Similar rules apply to collective nouns like “family,” “government,” and “team.” Make sure to use appropriate verb forms based on the meaning and context.

“Rest” Cases: Singular or Plural Determined by Following Nouns

The word “rest” allows the noun that follows to dictate whether the verb should be singular or plural. For instance:

  1. Here is the rest of the milk. In this sentence, “milk” is an uncountable noun, so a singular verb is used.
  2. Here are the rest of the kids. When paired with a plural noun like “kids,” a plural verb is required.

Understanding the rules around using “rest” with singular and plural determiners helps ensure proper subject-verb agreement.

In summary, navigating advanced grammar situations requires a firm understanding of subject-verb agreement and contextual nuances. These tips will aid in mastering the correct use of “here is” and “here are” with grouped singular nouns, words like “couple” and “family,” and utilizing “rest” in sentences.

Practical Applications: “Here Is” vs. “Here Are” in Daily Use

Correctly using “here is” and “here are” can make a difference in how people perceive your writing and communication skills. To ensure you are using these phrases accurately, try rearranging your sentences to maintain clarity. By doing so, you will recognize and correct the grammatical errors.

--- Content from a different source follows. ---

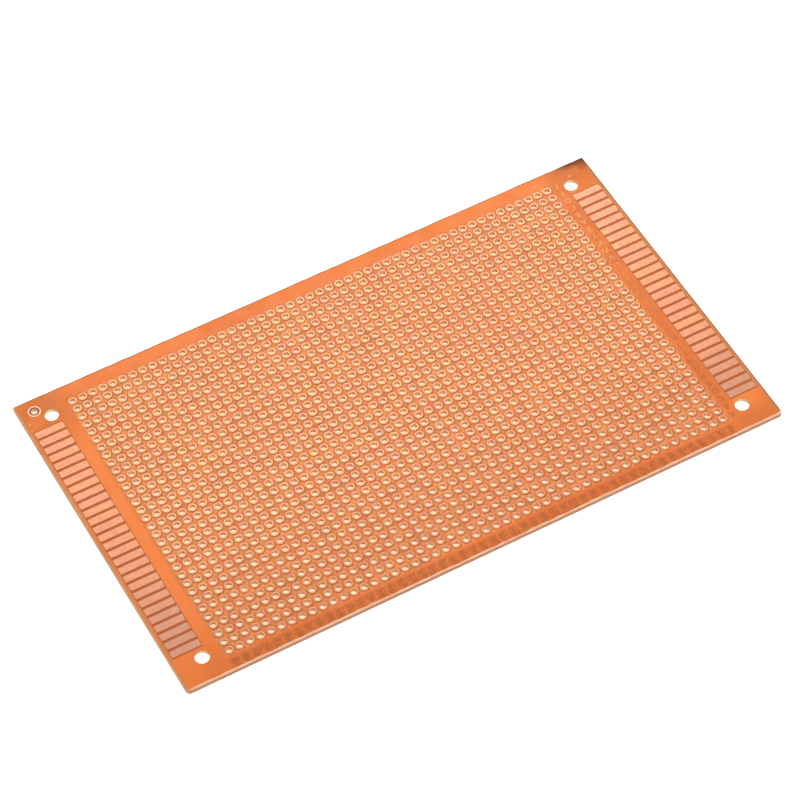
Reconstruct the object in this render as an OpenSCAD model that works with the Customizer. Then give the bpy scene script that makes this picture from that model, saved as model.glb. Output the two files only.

For example, if you find yourself wanting to say, “Here is the offers,” rephrase it to “The offers are here.” This reordering will expose the grammatical mistake and enable you to use the right form by saying, “Here are the offers.”

Remember that this same principle applies to other locative adverbs, such as “there is” and “there are.” By practicing proper grammar usage in your daily English communication, your conversational grammar will naturally improve, presenting a professional and intelligent image to your audience.